Comenzaba a ser un radioyente en aquel tiempo, mi
amigo se había trasladado de ciudad y era muy emotivo oír por las ondas una
referencia a su nuevo lugar de vida, hablaban de un local en plena Alameda
(Alameda de Sevilla, rubia de tantas peinetas) que compensaba tragos con
acordes, recitados, interpretaciones. Algo muy distinto a lo que había en ésta
mi ciudad.
Como nunca me dediqué a pergeñar noticias de sucesos
le dije a mi amigo “se llama algo así como El Muerto Exquisito” y él no dió con
el sitio, pero cuando fui, creo en mi primera visita, nos topamos con el lugar
aún con su rótulo, aunque ya todo estaba acabado: las persianas estrechas y
altas cerradas a cal y canto, ni un ápice de vida ni teatral, ni musical, ni de
farra etílica. El verdadero nombre del local era: ‘La ilustre víctima’, así que
no pongan en mis manos una referencia concreta llena de precisión en letra,
pueden fiarse de la descripción de la semblanza, digo yo, que soy muy
imaginativo.
Confundir exquisito con ilustre es un remedo de poco
estudiado, de no haber entrado en los verdaderos salones ni jardines de
palacio, de no saberse la homilía, aunque si me dejan hablar en el festejo de
la vida al que voy mañana diré Amén que es “que así sea” pensando en amen sin
acento.
El cuento que les cuento, viene a… (no voy a poner
otra vez cuento, ¿no?) razón, de un libro que me he mercado y que me está
apasionando para unas mediovacaciones no digamos de mierda, sino
mediopensionistas. Los relatos, de autores sudamericanos, van entorno a la
muerte; con crudeza, espasmos, suspense y, tengo que terminarlo, pero diré
humor y melaza. Un hallazgo del que creo también alguien me habló previamente.
Les doy tres pinceladas, me encantan los narrados o
transmitidos por niños: “Alfredito se murió, dijo mamá, y solo entonces las
manos gruesas de Elsa aflojaron los mechones de mi cabello.

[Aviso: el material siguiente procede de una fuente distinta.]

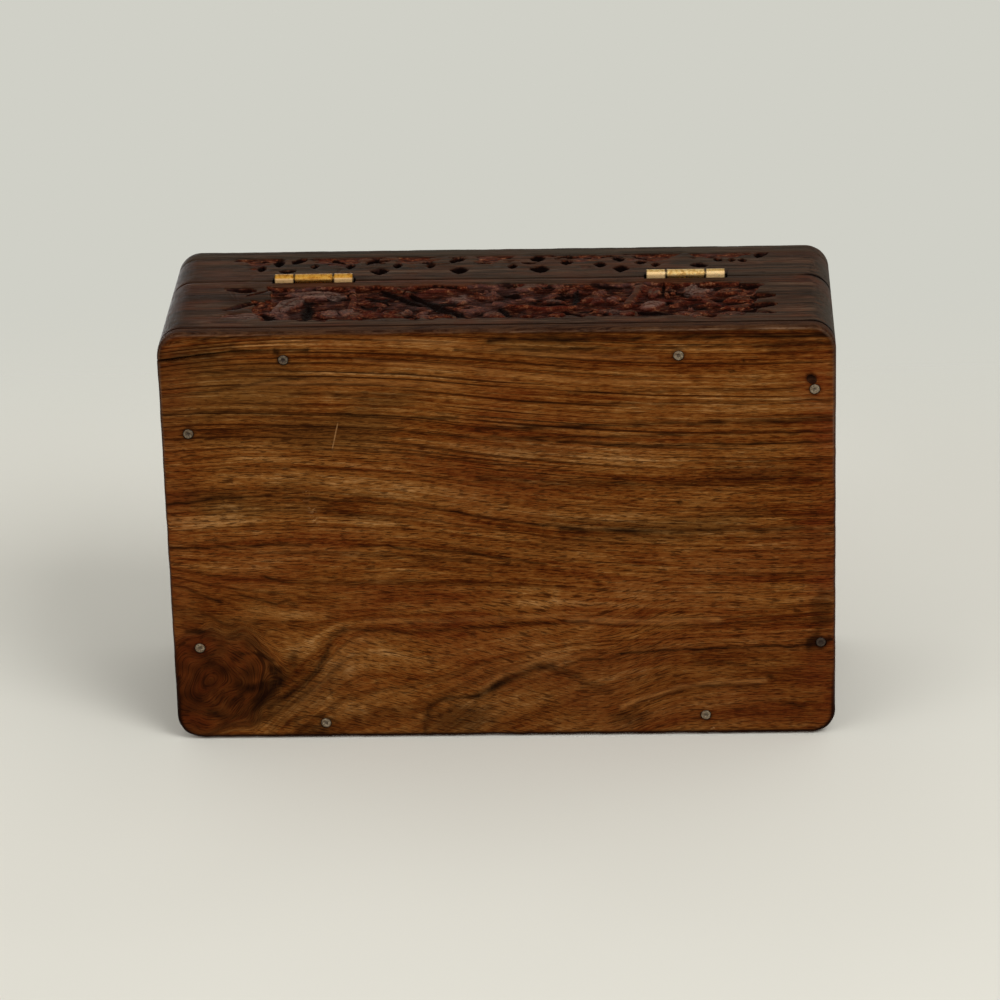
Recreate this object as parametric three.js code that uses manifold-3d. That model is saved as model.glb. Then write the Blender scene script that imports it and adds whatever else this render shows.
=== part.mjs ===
// A hand-made hardwood trinket box. The body is four walls on a nailed base board, and the lid is
// four rims under a top board. Two small brass butt hinges, let into the back of both, join them.
// Millimetres: X runs along the box, Y from its front to its back, Z up. The origin is the centre
// of the base board's underside.

import * as THREE from "three";
import { mergeVertices } from "three/addons/utils/BufferGeometryUtils.js";
import Module from "manifold-3d";

const wasm = await Module();
wasm.setup();

// The box
const boxLength = 203;
const boxDepth = 134;
const bodyHeight = 44.4;
const lidHeight = 28.3;
const seamGap = 0.3;
const wallThickness = 12;
const baseThickness = 4.5;
const lidBoardThickness = 7;
const glueLine = 0.2;

// Rounding of the upright corners, of the base's lower edge and of the lid's upper edge
const cornerRadius = 7.5;
const baseEdgeRadius = 1;
const lidEdgeRadius = 2;

// The hinges: their centres lie this far in from the ends, and the pin this far behind the back
const hingeInset = 44.5;
const hingeLength = 24;
const hingeProud = 0.7;
const barrelRadius = 1.5;
const leafThickness = 0.8;
const leafMargin = 3.7;
const leafSeat = 0.2;
const knuckleGap = 0.3;
const pocketEndGap = 0.7;
const pinRadius = 0.6;
const pinClearance = 0.1;
const middleKnuckleShare = 0.5;

// The hinge screws: countersunk and slotted, two to a leaf, each set in from the leaf's end
const screwEndInset = 5;
const screwLength = 8;
const screwHeadRadius = 1.6;
const screwShankRadius = 0.9;
const screwHeadHeight = 0.7;
const screwPointLength = 2;
const screwClearance = 0.15;
const slotWidth = 0.5;
const slotDepth = 0.35;

// The base nails, with a punched dimple in each head
const nailLength = 20;
const nailHeadRadius = 1.6;
const nailHeadThickness = 0.8;
const nailShankRadius = 0.8;
const nailPointLength = 2.5;
const nailClearance = 0.2;
const nailSink = 0.05;
const dimpleRadius = 0.7;
const dimpleDepth = 0.25;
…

Me reí, mareada,
porque era la primera vez que alguien me traía noticias de un muerto, y porque
el nombre no admitía equívocos”.
Otro pasaje, otro cuento: “Convéncete: los muertos no
pueden escribirle a los vivos. Me anotó eso antes de morir. Recién hoy recibo
su carta”.
El último, también de niños: “Mi madre, y la madre de
Niño Valor ordenaron otra vez el comedor de José Bertoni, los muebles y los
cuadros volvieron a su sitio; lavaron los vasitos descartables y los guardaron
para usarlos en el próximo cumpleaños (el mío, en abril); y también guardaron
los troncos de las velas porque los apagones eran frecuentes en verano”.
He descubierto un desaire formal-profesional mío,
confundir muerto con víctima, quizá porque de tan vitalista que me remarca mi
amigo gest-trans, no encuentro más victimismo que el último suspiro… Y manda
cojones en un tiempo en que tenemos tantas víctimas de todo, en todos los
orbes. Tiene perejiles a la vez que se me ocurriera lo de ‘El muerto
exquisito’, yo que en esas ceremonias nunca miro al finado, por si aparenta ser solo una apariencia y
mueve un ojo o enseña un diente, saca la lengua, o se caga en mis muertos por
mirarle. Sé que no está bonico
sermonearles con esto a unos días de vivir la Feria y que no les parezca
muy recomendable un libro así (‘Disculpe que no me levante’, se titula) para
unas vacaciones, pero esto son sólo vacilaciones mías, que me creo muy en
posesión de la verdad. Quizá lleve razón la versallesca, humanista y pedagoga
caída en el olvido Gabriela Mistral que antecede a uno de los cuentos con estas
palabras transcritas “YO NO ME EXPLICO EL AMOR SINO POR LOS MUERTOS”. Queda
como un speech en un sketch, que dicen mis finos y mundializados amigos del
teatro, pero ahora ustedes como yo, piensen.
P:D: Mañana me voy a una boda. De aquí a cien años:
tos muertos. Lo aliviaré: ‘de-aquí-acien-años-toscalvos’.